The problem:
Find the line that contains "What OpenSCAD source". Then set down that line and all the lines after it, to the end of the records, exactly and with nothing added.

Listing:
--------------------------------
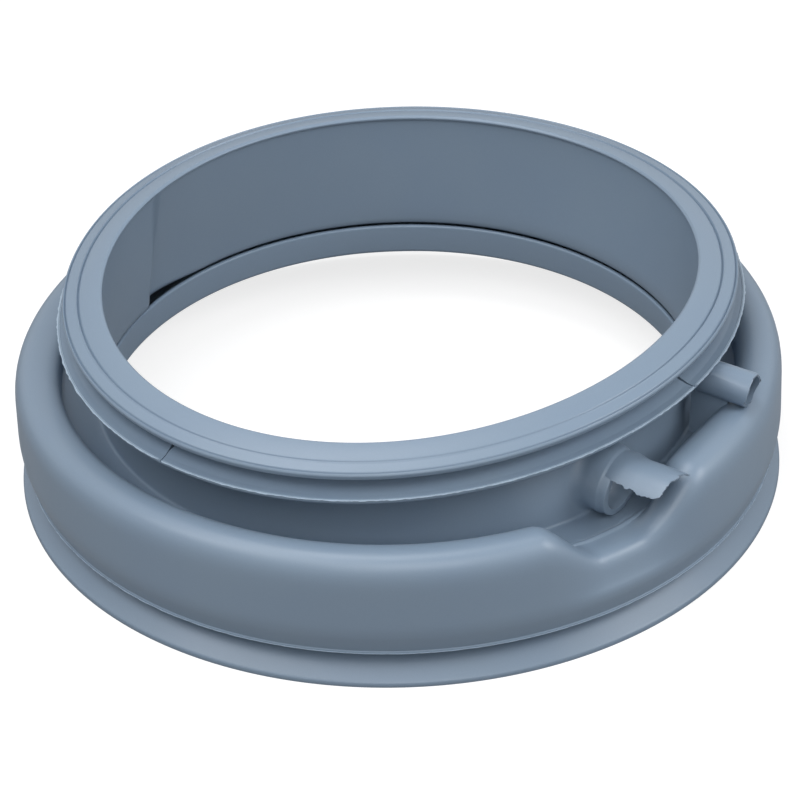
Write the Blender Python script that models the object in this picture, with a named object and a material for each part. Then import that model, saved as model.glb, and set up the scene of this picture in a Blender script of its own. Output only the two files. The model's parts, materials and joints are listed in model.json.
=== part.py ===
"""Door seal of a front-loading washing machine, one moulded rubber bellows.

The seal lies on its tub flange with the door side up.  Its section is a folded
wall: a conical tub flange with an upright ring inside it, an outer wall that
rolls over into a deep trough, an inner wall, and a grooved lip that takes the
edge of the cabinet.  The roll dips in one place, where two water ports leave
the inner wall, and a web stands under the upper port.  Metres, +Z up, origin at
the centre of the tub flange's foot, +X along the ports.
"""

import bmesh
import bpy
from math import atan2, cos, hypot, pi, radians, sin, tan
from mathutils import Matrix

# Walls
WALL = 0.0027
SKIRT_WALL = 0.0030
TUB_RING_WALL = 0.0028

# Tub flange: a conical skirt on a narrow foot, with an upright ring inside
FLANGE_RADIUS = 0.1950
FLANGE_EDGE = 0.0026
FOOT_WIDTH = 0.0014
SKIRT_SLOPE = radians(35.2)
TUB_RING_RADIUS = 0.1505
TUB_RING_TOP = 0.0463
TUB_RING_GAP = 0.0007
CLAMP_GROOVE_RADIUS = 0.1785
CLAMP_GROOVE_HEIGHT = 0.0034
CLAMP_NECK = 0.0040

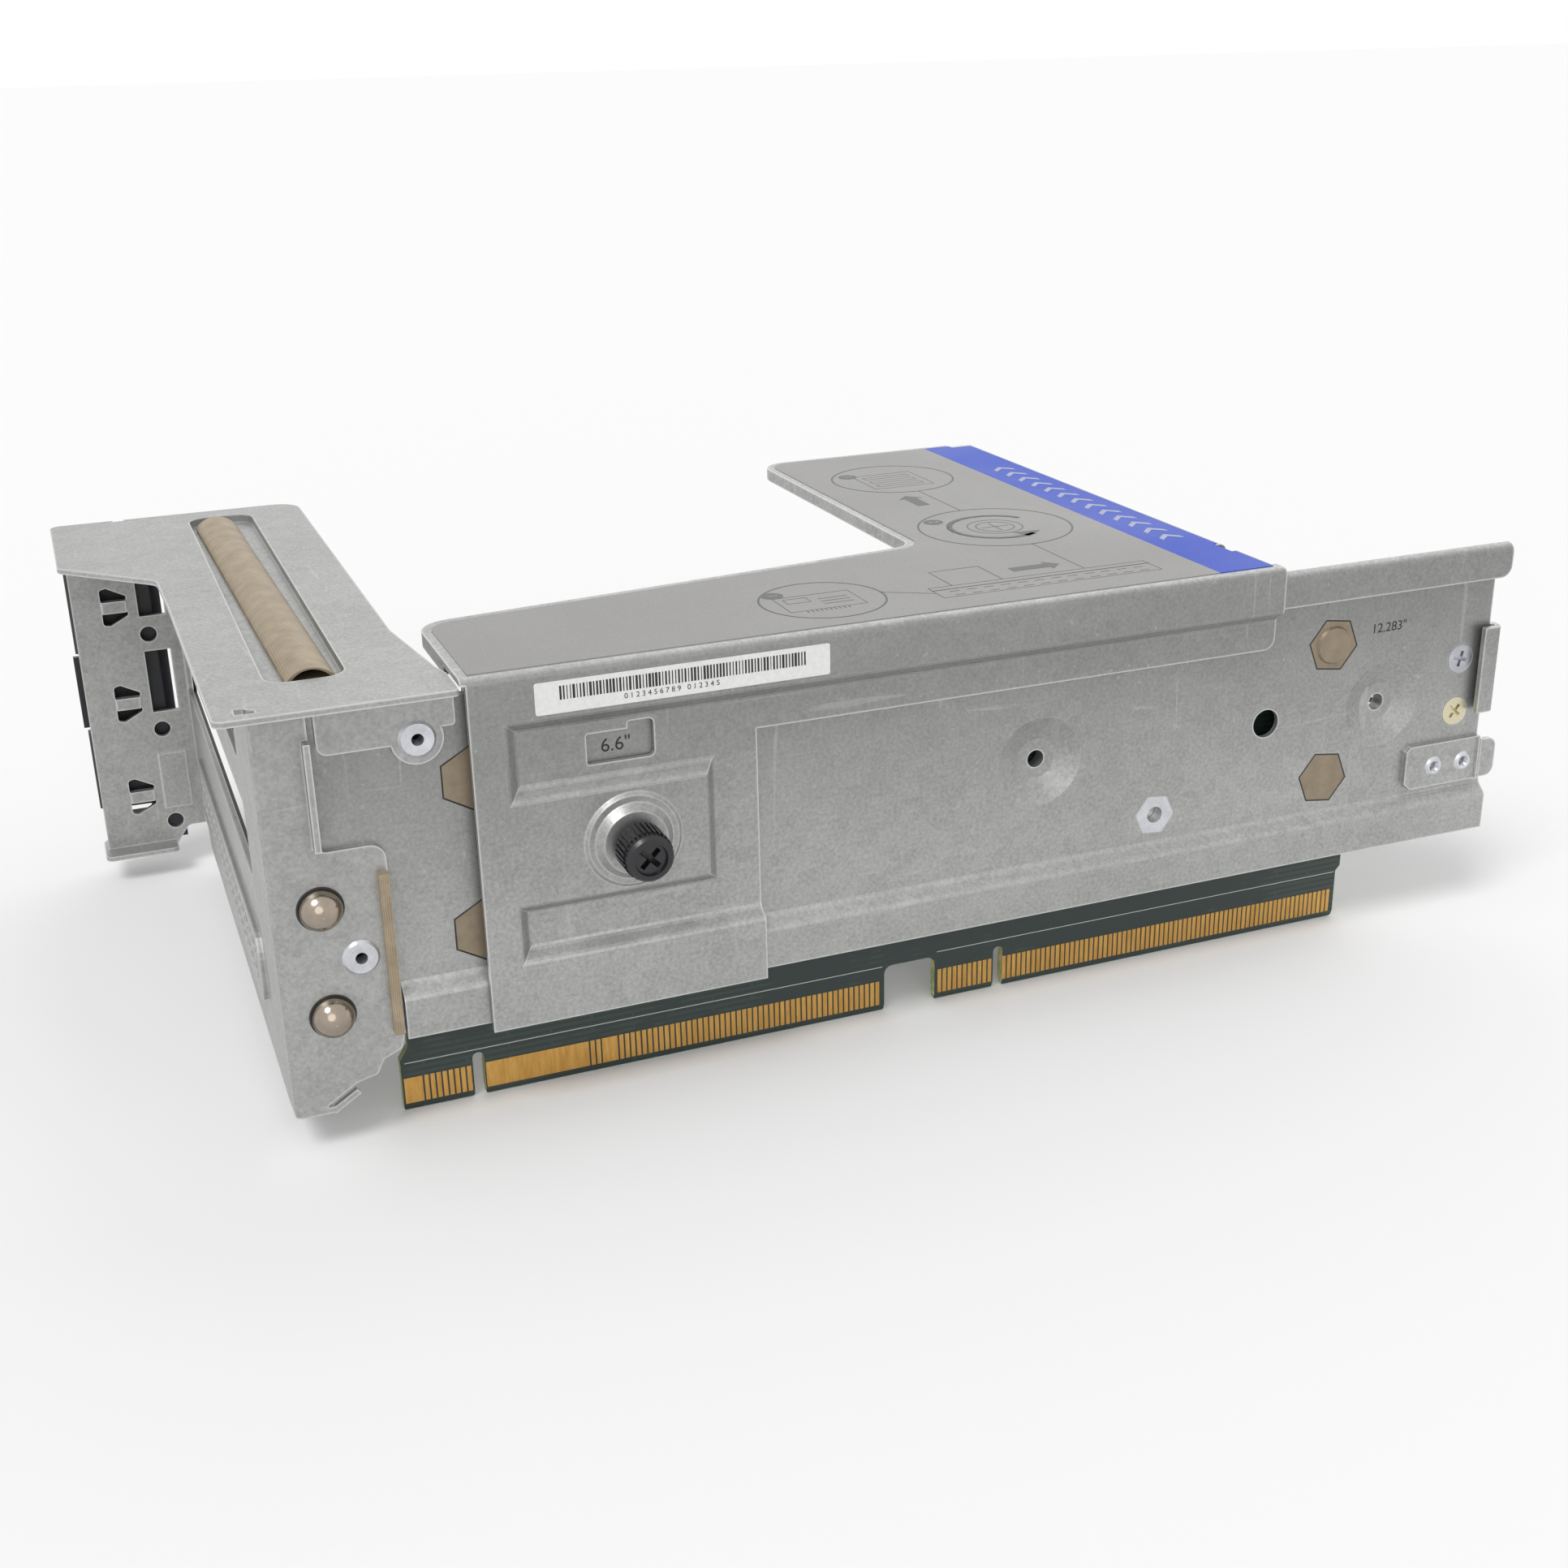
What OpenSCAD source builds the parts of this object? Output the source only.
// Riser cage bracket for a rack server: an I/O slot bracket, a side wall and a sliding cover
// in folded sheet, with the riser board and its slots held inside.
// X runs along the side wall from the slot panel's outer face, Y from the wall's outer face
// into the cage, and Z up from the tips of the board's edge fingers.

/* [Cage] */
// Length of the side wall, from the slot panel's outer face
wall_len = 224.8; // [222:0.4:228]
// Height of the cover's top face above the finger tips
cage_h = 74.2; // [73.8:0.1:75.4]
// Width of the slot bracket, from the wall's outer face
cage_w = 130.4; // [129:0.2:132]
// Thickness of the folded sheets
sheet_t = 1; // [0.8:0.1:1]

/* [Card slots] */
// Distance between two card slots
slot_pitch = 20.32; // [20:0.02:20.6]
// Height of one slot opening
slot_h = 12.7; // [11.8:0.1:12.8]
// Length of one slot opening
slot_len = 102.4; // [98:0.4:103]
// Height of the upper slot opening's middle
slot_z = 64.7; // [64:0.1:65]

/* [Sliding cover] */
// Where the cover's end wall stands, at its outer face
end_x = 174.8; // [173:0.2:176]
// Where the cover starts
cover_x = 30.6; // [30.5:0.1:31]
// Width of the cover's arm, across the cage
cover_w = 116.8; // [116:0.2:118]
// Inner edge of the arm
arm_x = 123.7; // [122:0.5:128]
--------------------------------
Written response:
What OpenSCAD source builds the parts of this object? Output the source only.
// Riser cage bracket for a rack server: an I/O slot bracket, a side wall and a sliding cover
// in folded sheet, with the riser board and its slots held inside.
// X runs along the side wall from the slot panel's outer face, Y from the wall's outer face
// into the cage, and Z up from the tips of the board's edge fingers.

/* [Cage] */
// Length of the side wall, from the slot panel's outer face
wall_len = 224.8; // [222:0.4:228]
// Height of the cover's top face above the finger tips
cage_h = 74.2; // [73.8:0.1:75.4]
// Width of the slot bracket, from the wall's outer face
cage_w = 130.4; // [129:0.2:132]
// Thickness of the folded sheets
sheet_t = 1; // [0.8:0.1:1]

/* [Card slots] */
// Distance between two card slots
slot_pitch = 20.32; // [20:0.02:20.6]
// Height of one slot opening
slot_h = 12.7; // [11.8:0.1:12.8]
// Length of one slot opening
slot_len = 102.4; // [98:0.4:103]
// Height of the upper slot opening's middle
slot_z = 64.7; // [64:0.1:65]

/* [Sliding cover] */
// Where the cover's end wall stands, at its outer face
end_x = 174.8; // [173:0.2:176]
// Where the cover starts
cover_x = 30.6; // [30.5:0.1:31]
// Width of the cover's arm, across the cage
cover_w = 116.8; // [116:0.2:118]
// Inner edge of the arm
arm_x = 123.7; // [122:0.5:128]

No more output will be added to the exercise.